960 of 1024 = 9.375%, i assume that's what it physically has, personal reasons arent scientific, did you read some articles that detail the usefulness?

as for the bytes vs MB, it's not that the OS is hiding or lying, usually you can click properties to see the actual byte count to confirm that the size is right

Ok noted

What about my questions regarding trim?
 
Last edited:
Well this will help a little with hard drive benchmarks and I have never seen Trim slow a hard drive bench down. As for Trimming the unused portion of the disk it would be irrelevant.
 
Ok noted

What about my questions regarding trim?

For a example a 128GB drive typically has no over provisioning were a 120GB would have, this means it has 8GB to sort out what it needs to do with trim. Now looking at your and being 960GB makes me think it has about 40GB set for this.

If you want to add more to this leave some un-formatted space at the end of the drive.

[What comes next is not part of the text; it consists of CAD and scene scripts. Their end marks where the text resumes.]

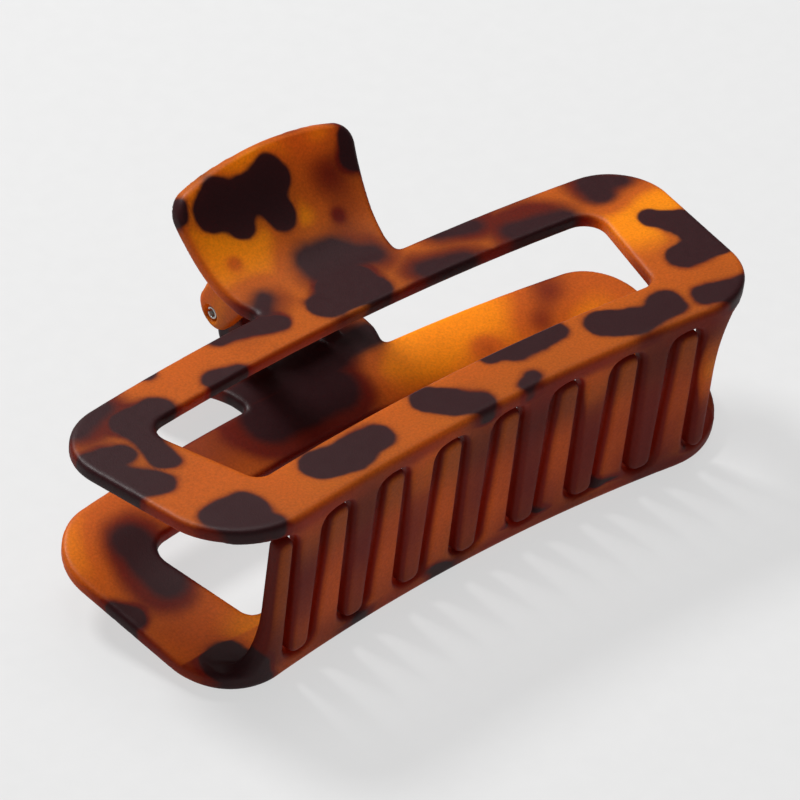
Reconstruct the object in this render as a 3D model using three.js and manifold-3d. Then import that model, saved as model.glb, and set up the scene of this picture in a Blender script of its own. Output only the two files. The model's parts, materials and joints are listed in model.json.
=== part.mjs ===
// Rectangular claw hair clip, lying closed on its side.
// Two moulded open-frame jaws turn on one hollow pin, and a torsion spring holds them shut.
// Millimetres, +X along the clip, +Y towards the hinge and handles, -Y towards the teeth, +Z up.
import * as THREE from 'three';
import { mergeVertices } from 'three/addons/utils/BufferGeometryUtils.js';
import Module from 'manifold-3d';

const wasm = await Module();
wasm.setup();

// ---- driving dimensions (mm); a jaw is drawn with the hinge axis on the X axis ----

const SHEET = 2.5;                 // wall thickness of a jaw
const FRONT_Y = -50.1;             // outer face of the comb wall, at the middle of the clip
const BACK_Y = -12.4;              // back edge of the frame, at the middle of the clip
const BOW_RADIUS = 314.7;          // the comb wall is bowed along the clip on this radius
const HALF_ANGLE = 8.97;           // degrees of that bow from the middle to each end
const FRONT_CORNER = 12.6;         // at the end where the comb starts with a gap
const TOOTH_END_CORNER = 10.8;      // at the end where it stops with a tooth
const BACK_CORNER = 9.8;
const EDGE_ROUND = 0.5;

const BACK_HEIGHT = 10.1;          // outer face of the frame above the hinge plane, at its back edge
const FRAME_SLOPE = 0.118;         // the frame rises by this much per mm towards the comb
const BEND_ROUND = 1;              // outer rounding where the frame bends into the comb wall
const BEND_INSIDE = 0.6;

const UPPER_BACK_RAIL = 8.4;       // rails around the opening of the frame
const LOWER_BACK_RAIL = 10.6;
const UPPER_FRONT_RAIL = 10.1;
const LOWER_FRONT_RAIL = 8.8;
const OPENING_BACK_HALF_ANGLE = 6.99;
const OPENING_FRONT_HALF_ANGLE = 6.45;
const OPENING_FRONT_CORNER = 1.8;
const OPENING_BACK_CORNER = 4;

const TEETH = 8;                   // per jaw, set between those of the other jaw
const FIRST_TOOTH_SHIFT = 1.5;     // in steps; centred teeth would have 1, this puts both rows side by side
const TOOTH_STEP = 5.37;           // from a tooth to its neighbour on the other jaw
const TOOTH_BASE_HALF = 2.55;
const TOOTH_TIP_HALF = 1.95;
const TOOTH_TIP_Z = -12.8;
const TOOTH_TIP_ROUND = 1.5;
const NOTCH_TOP_Z = 11.9;
const NOTCH_ROUND = 2.7;
const COMB_END_X = 46.8;           // the comb wall stops here at both ends
const COMB_ZONE_BACK = 5;          // how far behind the face of the comb the frame becomes a flat plate
const END_TOOTH_TRIM = 0.9;        // the last tooth is cut back on its outer side
const END_FLARE_Z = 0.5;           // and widens from here in one curve to the end of the comb

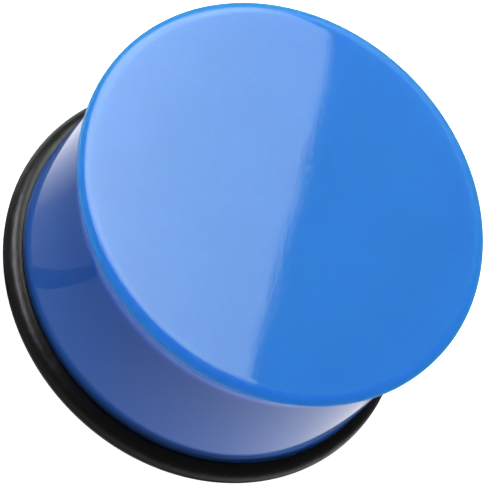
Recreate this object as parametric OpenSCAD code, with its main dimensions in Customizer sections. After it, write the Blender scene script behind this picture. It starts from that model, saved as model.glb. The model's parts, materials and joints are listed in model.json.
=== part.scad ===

Trim use unallocated space ?, i do believe so as this space helps the drive to do what it needs too to keep good performance.
 
where is my missing space?
This is a 960gb ssd. So I'm guessing it is in fact 1024gb with some over provisioning.

Why does it show only 894.3gb?

See picture https://imgur.com/gallery/QxR1W
960 GB = 960 * 10^9 bytes = 960,000,000,000 bytes
894.3 GiB
= 894.3 * 2^30 bytes = 960,247,313,203.2 bytes

Microsoft says "GB" (giga-bytes) when they calculate for "GiB" (giga-binary-bytes). There's absolutely nothing wrong. It's just Microsoft mislabeling units like they have been since forever.